TASK TO CARRY OUT -> Set down, exactly as written, only the lines starting with the one that holds "housing_left();" and ending with the one that holds "for node in".
─── DATASET CONTENT ───
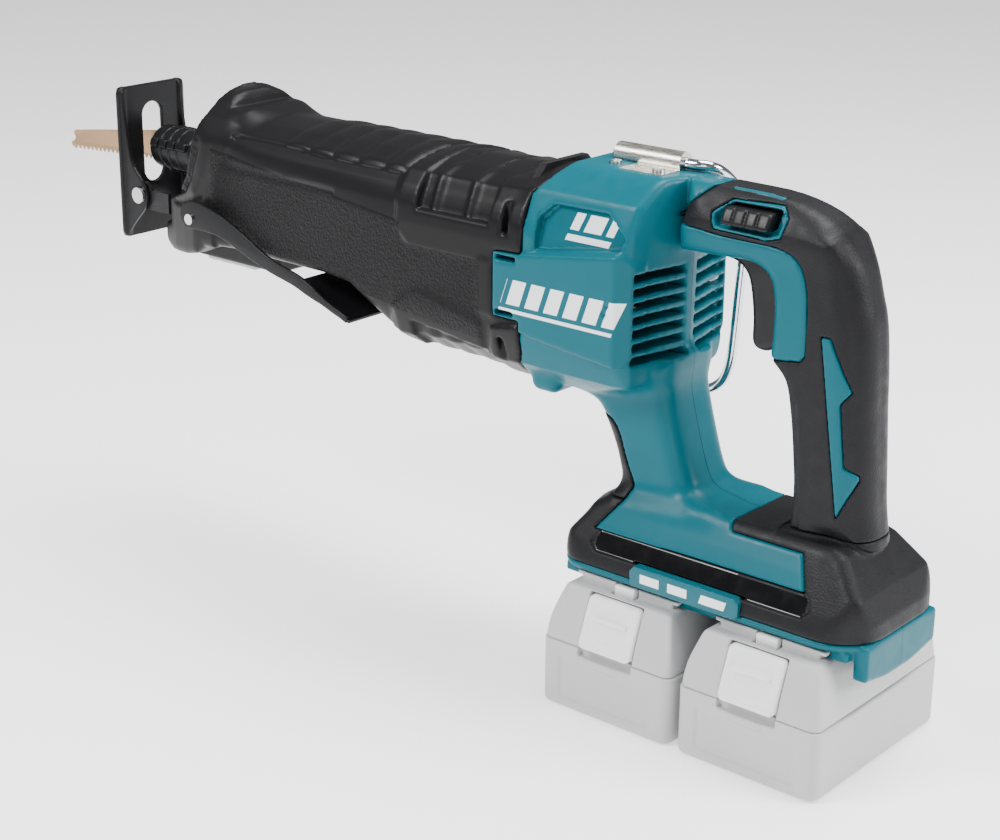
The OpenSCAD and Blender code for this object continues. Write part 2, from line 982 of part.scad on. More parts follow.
module switch_body() {
    color([0.16, 0.16, 0.18])
    placed() {
        block([30.5, -11, 192], [50, 11, 222]);
        x_cyl(28.9, 31, 2, 0, 212);
    }
}

module lock_off_button() {
    color(BLACK)
    placed() {
        block([-8.8, -20.6, 248.6], [15.8, 16.5, 255.8]);
        for (i = [0 : 4])
            block([-7.5 + i * 5, -21.4, 249.4], [-4.5 + i * 5, -20.5, 255]);
    }
}

module controller() {
    color([0.14, 0.14, 0.15])
    placed() {
        block([-56, -28, 76.8], [24, 28, 80.8]);
        for (i = [0 : 5])
            block([-50 + i * 6, -19, 80.7], [-47.5 + i * 6, 19, 86]);
    }
}

module pack_terminals() {
    color(BLACK)
    placed()
        for (x = [-1, 1] * pack_pitch / 2) {
            block([x - 22, 16, 66.8], [x + 22, 31, 76.2]);
            for (i = [-1.5 : 1 : 1.5])
                block([x + i * 11 - 0.5, 17, 58.4], [x + i * 11 + 0.5, 30, 67]);
        }
}

// ---------- hook ----------

module hook_bracket_shape(g) {
    x_cyl(-84 - g, -46 + g, 5.2 + g, hook_axis[0], hook_axis[1]);
    block([-84 - g, -14 - g, 259.2 - g], [-46 + g, 4 + g, 261.8 + g]);
}

module hook_bracket() {
    color(ALLOY)
    placed()
        difference() {
            hook_bracket_shape(0);
            x_cyl(-90, -40, hook_wire_d / 2 + 0.06, hook_axis[0], hook_axis[1]);
            for (x = bracket_screw_x)
                z_cyl(250, 270, 1.7, x, -8);
        }
}

module bracket_screws() {
    color(STEEL)
    placed()
        for (x = bracket_screw_x) {
            z_cyl(250.2, 262, 1.6, x, -8);
            z_cyl(261.9, 263.4, 3, x, -8);
        }
}

// The folded hook: out of the tube's rear end, over to the right, down the side, then forward.
hook_r = hook_wire_d / 2;
hook_x = -36;       // middle of the leg
hook_y = 47.5;
hook_low = 140;
hook_bend = 9;
hook_foot_bend = 16;

// A quarter ring of wire in the X-Y plane, from +X round to +Y.
module wire_bend(bend) {
    rotate_extrude(angle = 90)
        translate([bend, 0])
            circle(r = hook_r);
}

module hook_wire() {
    y0 = hook_axis[0];
    z0 = hook_axis[1];
    color(STEEL)
    placed() {
        x_cyl(-87, hook_x - hook_bend, hook_r, y0, z0);
        translate([hook_x - hook_bend, y0 + hook_bend, z0])
            rotate([0, 0, -90])
                wire_bend(hook_bend);
        y_cyl(y0 + hook_bend, hook_y - hook_bend, hook_r, hook_x, z0);
        translate([hook_x, hook_y - hook_bend, z0 - hook_bend])
            rotate([90, 0, 90])
                wire_bend(hook_bend);
        z_cyl(hook_low + hook_foot_bend, z0 - hook_bend, hook_r, hook_x, hook_y);
        translate([hook_x - hook_foot_bend, hook_y, hook_low + hook_foot_bend])
            rotate([-90, 0, 0])
                wire_bend(hook_foot_bend);
        x_cyl(-88, hook_x - hook_foot_bend, hook_r, hook_y, hook_low);
    }
}

// ---------- battery packs ----------

// A box with rounded upright edges.
module round_box(low, high, r) {
    block([low[0] + r, low[1], low[2]], [high[0] - r, high[1], high[2]]);
    block([low[0], low[1] + r, low[2]], [high[0], high[1] - r, high[2]]);
    for (x = [low[0] + r, high[0] - r], y = [low[1] + r, high[1] - r])
        z_cyl(low[2], high[2], r, x, y);
}

module pack_case(x) {
    color(PALE)
    placed()
        translate([x, 0, 0])
            difference() {
                round_box([-pack_w / 2, -pack_l / 2, 0], [pack_w / 2, pack_l / 2, 34.5], 9);
                round_box([-pack_w / 2 + 2.2, -pack_l / 2 + 2.2, 2.4],
                    [pack_w / 2 - 2.2, pack_l / 2 - 2.2, 40], 7);
                // Room for the button to be pressed down
                block([-15.9, -60, 30.4], [15.9, -50, 40]);
            }
}

module pack_cover(x) {
    color(PALE)
    placed()
        translate([x, 0, 0])
            difference() {
                union() {
                    round_box([-pack_w / 2, -pack_l / 2, 34.5 + gap],
                        [pack_w / 2, pack_l / 2, pack_top], 9);
                    block([-26.8, -38, pack_top - 1], [26.8, 38, tongue_z + 0.1]);
                    block([-29.8, -38, tongue_z], [29.8, 38, tongue_z + tongue_t]);
                }
                round_box([-pack_w / 2 + 2.2, -pack_l / 2 + 2.2, 30],
                    [pack_w / 2 - 2.2, pack_l / 2 - 2.2, pack_top - 2.4], 7);
                // Pocket for the tool's terminal block and blades
                block([-22.6, 15.4, pack_top - 10], [22.6, 60, pack_top + 9]);
                // Button window and the latch tooth's well
                block([-15.9, -60, 28], [15.9, -48, pack_top + 1]);
                block([-10.6, -50, 40], [10.6, -33, pack_top - 1]);
                block([-6.6, -41, 40], [6.6, -33, pack_top + 9]);
            }
}

module pack_cells(x) {
    color([0.25, 0.45, 0.35])
    placed()
        for (layer = [0, 1], i = [-2 : 2])
            x_cyl(x - 32.5, x + 32.5, 9, i * 18.6, 12.5 + layer * 18.6);
}

module pack_board(x) {
    color([0.1, 0.35, 0.2])
    placed()
        block([x - 24, -20, 43.6], [x + 24, 12, 45.2]);
}

module pack_button(x) {
    color(WHITE)
    placed()
        translate([x, 0, 0]) {
            block([-15.5, -56.5, 36], [15.5, -53.8, 61]);
            block([-10, -54, 50], [10, -36, 52.5]);
            block([-6, -40, 50], [6, -36, 66.2]);
        }
}

module front_pack_case() { pack_case(-pack_pitch / 2); }
module front_pack_cover() { pack_cover(-pack_pitch / 2); }
module front_pack_cells() { pack_cells(-pack_pitch / 2); }
module front_pack_board() { pack_board(-pack_pitch / 2); }
module front_pack_button() { pack_button(-pack_pitch / 2); }
module rear_pack_case() { pack_case(pack_pitch / 2); }
module rear_pack_cover() { pack_cover(pack_pitch / 2); }
module rear_pack_cells() { pack_cells(pack_pitch / 2); }
module rear_pack_board() { pack_board(pack_pitch / 2); }
module rear_pack_button() { pack_button(pack_pitch / 2); }

housing_left();
housing_right();
grip_overmold();
base_overmold();
neck_bumper();
grip_inserts();
badge_plate();
rubber_boot();
gear_housing();
gear_cover();
cover_screws();
front_seal();
rod_bushes();
gear_bearings();
motor_bearings();
motor_baffle();
stator_core();
stator_coils();
sensor_board();
rotor_shaft();
rotor_core();
rotor_magnets();
cooling_fan();
crank_gear();
crank_roller();
plunger_rod();
clamp_body();
blade();
blade_lock_pin();
clamp_sleeve();
clamp_spring();
shoe_arm();
shoe_rivets();
shoe_plate();
shoe_lever();
lever_pins();
lamp_housing();
lamp_lens();
trigger();
trigger_pin_rod();
trigger_spring();
switch_body();
lock_off_button();
controller();
pack_terminals();
hook_bracket();
hook_wire();
bracket_screws();
housing_screws();
front_pack_case();
front_pack_cover();
front_pack_cells();
front_pack_board();
front_pack_button();
rear_pack_case();
rear_pack_cover();
rear_pack_cells();
rear_pack_board();
rear_pack_button();
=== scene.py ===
import bmesh
import bpy
import math
import numpy as np
from mathutils import Matrix, Vector
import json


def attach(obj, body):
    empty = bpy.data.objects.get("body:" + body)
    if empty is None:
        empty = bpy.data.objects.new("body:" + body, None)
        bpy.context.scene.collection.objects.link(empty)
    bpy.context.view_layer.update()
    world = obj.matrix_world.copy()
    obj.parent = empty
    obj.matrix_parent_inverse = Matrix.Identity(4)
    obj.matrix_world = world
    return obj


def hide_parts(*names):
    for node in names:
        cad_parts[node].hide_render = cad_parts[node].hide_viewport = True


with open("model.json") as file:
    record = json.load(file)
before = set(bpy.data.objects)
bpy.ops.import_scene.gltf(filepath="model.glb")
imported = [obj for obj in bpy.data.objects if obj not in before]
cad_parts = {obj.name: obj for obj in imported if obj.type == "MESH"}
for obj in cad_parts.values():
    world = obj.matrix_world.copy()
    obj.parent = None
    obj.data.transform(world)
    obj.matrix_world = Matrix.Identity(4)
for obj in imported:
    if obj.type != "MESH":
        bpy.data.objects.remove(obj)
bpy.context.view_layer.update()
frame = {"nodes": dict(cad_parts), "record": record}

MM = 0.001
SHIFT_X = -40.5          # row X of the plane midway between the packs
COARSE = 1.0
ROD_Z = 222              # stroke axis
MOTOR_Z = 205
PACK_X = 40.5            # each pack's middle, from the mid plane
PACK_TOP = 62.4
WIRE_R = 2.5             # the hook's wire
WIRE_SIDES = 20
SKIRT_Z = 66.8
SEAM = 0.15              # half the gap between neighbouring mouldings
EDGE = 0.25              # softening on the edges of the CAD's own meshes


# ---------- signed distance fields: negative inside, in millimetres ----------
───
RESULT OF THE TASK ->
housing_left();
housing_right();
grip_overmold();
base_overmold();
neck_bumper();
grip_inserts();
badge_plate();
rubber_boot();
gear_housing();
gear_cover();
cover_screws();
front_seal();
rod_bushes();
gear_bearings();
motor_bearings();
motor_baffle();
stator_core();
stator_coils();
sensor_board();
rotor_shaft();
rotor_core();
rotor_magnets();
cooling_fan();
crank_gear();
crank_roller();
plunger_rod();
clamp_body();
blade();
blade_lock_pin();
clamp_sleeve();
clamp_spring();
shoe_arm();
shoe_rivets();
shoe_plate();
shoe_lever();
lever_pins();
lamp_housing();
lamp_lens();
trigger();
trigger_pin_rod();
trigger_spring();
switch_body();
lock_off_button();
controller();
pack_terminals();
hook_bracket();
hook_wire();
bracket_screws();
housing_screws();
front_pack_case();
front_pack_cover();
front_pack_cells();
front_pack_board();
front_pack_button();
rear_pack_case();
rear_pack_cover();
rear_pack_cells();
rear_pack_board();
rear_pack_button();
=== scene.py ===
import bmesh
import bpy
import math
import numpy as np
from mathutils import Matrix, Vector
import json


def attach(obj, body):
    empty = bpy.data.objects.get("body:" + body)
    if empty is None:
        empty = bpy.data.objects.new("body:" + body, None)
        bpy.context.scene.collection.objects.link(empty)
    bpy.context.view_layer.update()
    world = obj.matrix_world.copy()
    obj.parent = empty
    obj.matrix_parent_inverse = Matrix.Identity(4)
    obj.matrix_world = world
    return obj


def hide_parts(*names):
    for node in names:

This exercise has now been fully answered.